As a slightly alternative and less costly holiday this easter we went north to Jutland to wander for a few days in Thy National Park (see website, also in English!). Our walk began at Svankær went south, then west to the coast and north through Stenbjerg, Nørre Vorupør and then looped back to the car. Armed with gas stoves, dried food and large amounts and cheese and sausages we walked for 3 days and stayed in shelters for 2 nights. This wasn’t my first snail-like experience. There is something so appealing about carrying all you need to survive on your back. It simplifies things and allows you to focus on the nature around you with no distractions except maybe your sore feet!

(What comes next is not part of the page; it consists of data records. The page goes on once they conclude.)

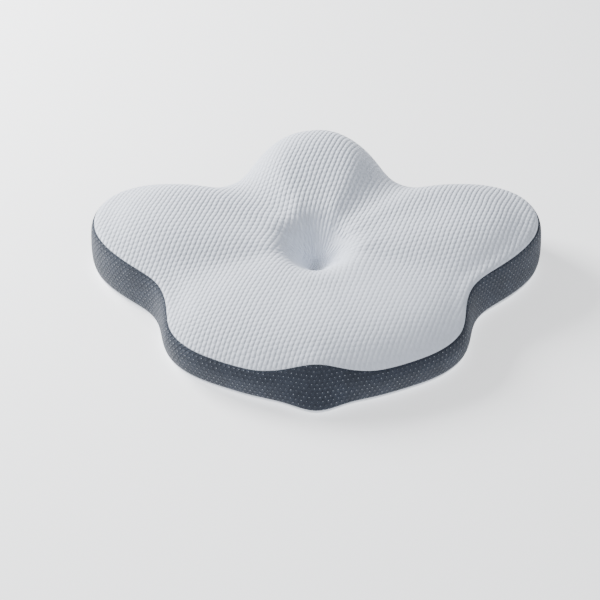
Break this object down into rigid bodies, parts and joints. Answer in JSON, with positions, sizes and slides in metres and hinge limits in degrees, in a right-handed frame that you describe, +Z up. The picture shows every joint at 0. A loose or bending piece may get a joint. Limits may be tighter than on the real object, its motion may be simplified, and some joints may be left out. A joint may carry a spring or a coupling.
{
  "type": "cervical contour pillow",
  "caption": "Butterfly-shaped cervical contour pillow with a deep head hollow, air-layer knit top, dark side band and zipped cover.",
  "frame": {"origin": "on the floor under the middle of the pillow's width and depth, below the head hollow", "axes": "+X across the shoulders, +Y from the crown edge to the neck lobe, +Z up from the flat underside"},
  "size_m": [0.6411, 0.4812, 0.1366],
  "materials": {
    "white_air_knit": "matte, dimpled",
    "grey_band_knit": "matte, heathered with small light dots",
    "white_base_cloth": "matte, fine knit",
    "memory_foam": "matte open-cell foam",
    "white_thread": "matte",
    "grey_thread": "matte",
    "zip_cloth": "woven tape",
    "zip_nylon": "satin nylon",
    "zip_metal": "white enamel",
    "hook_loop": "hook and loop pile"
  },
  "bodies": {
    "pillow": {"foam_core": "memory_foam", "top_panel": "white_air_knit", "side_band": "grey_band_knit", "bottom_panel_front": "white_base_cloth", "bottom_panel_back": "white_base_cloth", "top_seam_thread": "grey_thread", "bottom_seam_thread": "white_thread", "band_join_thread": "grey_thread", "anchor_hook_pad": "hook_loop", "anchor_loop_pad": "hook_loop", "zip_tape_front": "zip_cloth", "zip_tape_back": "zip_cloth", "zip_coil_front": "zip_nylon", "zip_coil_back": "zip_nylon", "zip_top_stop_front": "zip_metal", "zip_top_stop_back": "zip_metal", "zip_bottom_stop": "zip_metal"},
    "slider": {"zip_slider": "zip_metal"},
    "pull": {"zip_pull": "zip_metal"}
  },
  "joints": [
    {"name": "zipper_slide", "type": "slide", "parent": "pillow", "child": "slider", "axis": [1, 0, 0], "range_m": [-0.37, 0]},
    {"name": "pull_tab_hinge", "type": "hinge", "parent": "slider", "child": "pull", "pos_m": [0.20125, 0, 0.00145], "axis": [0, -1, 0], "range_deg": [0, 150]}
  ]
}
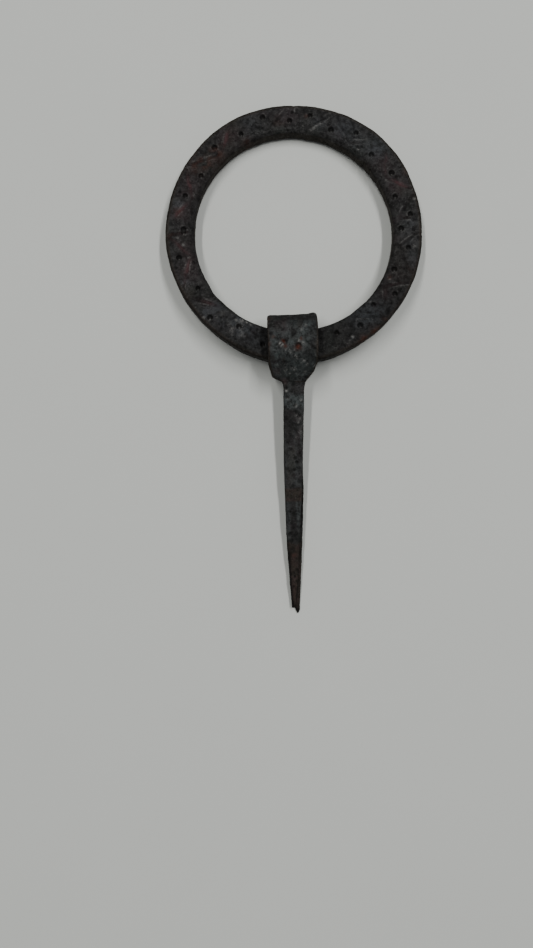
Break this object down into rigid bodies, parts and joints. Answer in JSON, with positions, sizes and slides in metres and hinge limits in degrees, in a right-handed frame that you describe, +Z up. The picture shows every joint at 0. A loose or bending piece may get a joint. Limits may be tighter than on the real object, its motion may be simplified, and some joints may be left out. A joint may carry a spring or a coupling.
{
  "type": "ring-headed pricking iron",
  "caption": "Forged iron ring with punched marks, hinged in the wide folded eye of a tapering split spike.",
  "frame": {"origin": "under the middle of the whole iron, on the surface it lies on", "axes": "+Y from the spike's point to the ring, +X to the right seen from above, +Z up off the surface"},
  "size_m": [0.108, 0.217, 0.0207],
  "materials": {
    "ring_iron": "hand-forged, dark brown-black patina, red rust in the punch marks and cut lines, worn edges",
    "spike_iron": "hand-forged, grey-green patina on the eye, mottled grey shank, rust-brown point"
  },
  "bodies": {
    "spike": {"split_spike": "spike_iron"},
    "ring": {"ring": "ring_iron"}
  },
  "joints": [
    {"name": "ring_swing", "type": "hinge", "parent": "spike", "child": "ring", "pos_m": [-0.00003, 0.00459, 0.01035], "axis": [1, 0, 0], "range_deg": [-168, 184]}
  ]
}
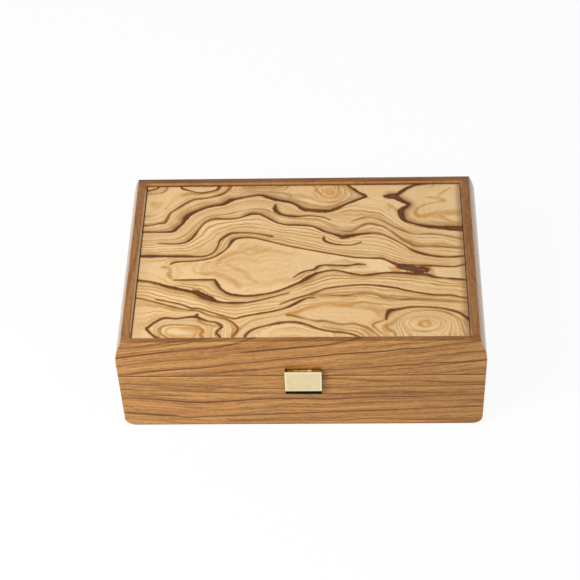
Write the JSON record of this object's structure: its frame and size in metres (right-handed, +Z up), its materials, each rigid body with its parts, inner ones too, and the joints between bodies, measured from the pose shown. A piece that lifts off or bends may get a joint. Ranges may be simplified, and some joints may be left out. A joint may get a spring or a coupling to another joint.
{
  "type": "chess piece box",
  "caption": "Hinged wooden box for chess pieces with lined compartments, a raised rim round a figured veneer panel and a brass flap clasp.",
  "frame": {"origin": "centre of the flat underside", "axes": "+X to the right, +Y from the clasp to the hinges at the back, +Z up"},
  "size_m": [0.24, 0.1558, 0.084],
  "materials": {
    "case_wood": "satin varnished walnut-coloured wood with straight grain",
    "panel_board": "plain board",
    "figured_veneer": "satin pale veneer with dark wavy figure",
    "felt": "short felt",
    "hinge_brass": "satin",
    "screw_brass": "satin",
    "clasp_brass": "pale satin brass",
    "keeper_black": "black, semi-matt",
    "magnet_steel": "plated"
  },
  "bodies": {
    "base": {"base_front": "case_wood", "base_back": "case_wood", "base_left": "case_wood", "base_right": "case_wood", "base_bottom": "panel_board", "divider": "case_wood", "tray_lining_left": "felt", "tray_lining_right": "felt", "clasp_keeper": "keeper_black", "keeper_magnet": "magnet_steel", "keeper_pins": "screw_brass", "hinge_left_base_leaf": "hinge_brass", "hinge_right_base_leaf": "hinge_brass", "hinge_left_pin": "hinge_brass", "hinge_right_pin": "hinge_brass", "hinge_base_screws": "screw_brass"},
    "lid": {"lid_front": "case_wood", "lid_back": "case_wood", "lid_left": "case_wood", "lid_right": "case_wood", "lid_panel": "panel_board", "lid_veneer": "figured_veneer", "lid_lining": "felt", "hinge_left_lid_leaf": "hinge_brass", "hinge_right_lid_leaf": "hinge_brass", "hinge_lid_screws": "screw_brass", "clasp_bracket": "clasp_brass", "clasp_bracket_screws": "screw_brass"},
    "clasp": {"clasp_flap": "clasp_brass", "clasp_pin": "clasp_brass"}
  },
  "joints": [
    {"name": "lid_hinge", "type": "hinge", "parent": "base", "child": "lid", "pos_m": [0, 0.0736, 0.0502], "axis": [-1, 0, 0], "range_deg": [0, 100]},
    {"name": "clasp_hinge", "type": "hinge", "parent": "lid", "child": "clasp", "pos_m": [0.0013, -0.0776, 0.05775], "axis": [-1, 0, 0], "range_deg": [0, 90]}
  ]
}
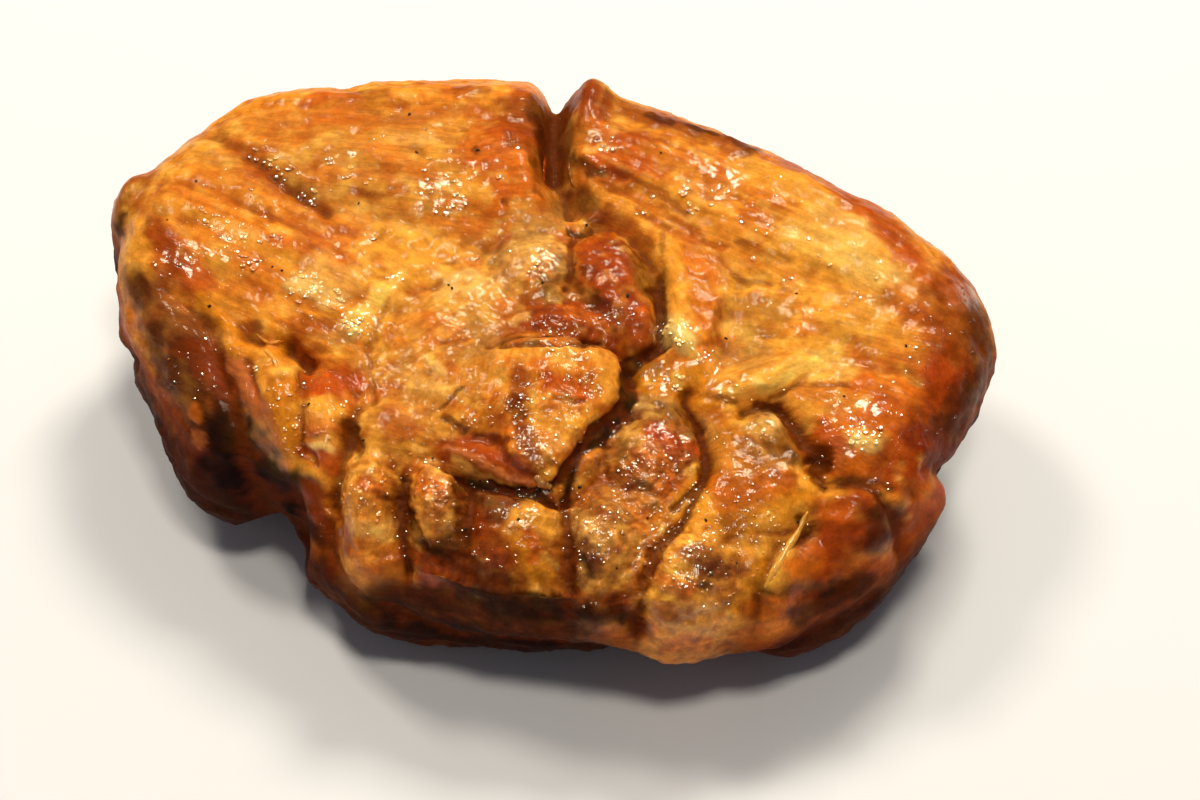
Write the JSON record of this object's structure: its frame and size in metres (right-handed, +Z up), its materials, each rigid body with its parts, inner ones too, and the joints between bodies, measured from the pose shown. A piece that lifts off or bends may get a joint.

We were blessed with fantastic nature as we wandered along wetlands, sand dunes and through forest plantations on Denmarks west coast. So far I have found it a little difficult to get close to Denmarks nature, or better said, away from Danish civilization! Denmark is a flat land, which allows for easy cultivation, and as a result a large percentage of the country is arable. This forces one to look a little closer, turn a few more rocks and wander off the path a little further to find the wild things. But believe me, they are there! Here’s some of what we found.
It’s taken me a while to learn to appreciate the more subtle beauty of nature here in Denmark. It’s an important lesson for me. I’ve been spoiled by large wild spaces in the past, but now my personal challenge is to find the beauty that exists in smaller amounts. Wild is everywhere, I just need to get better at looking.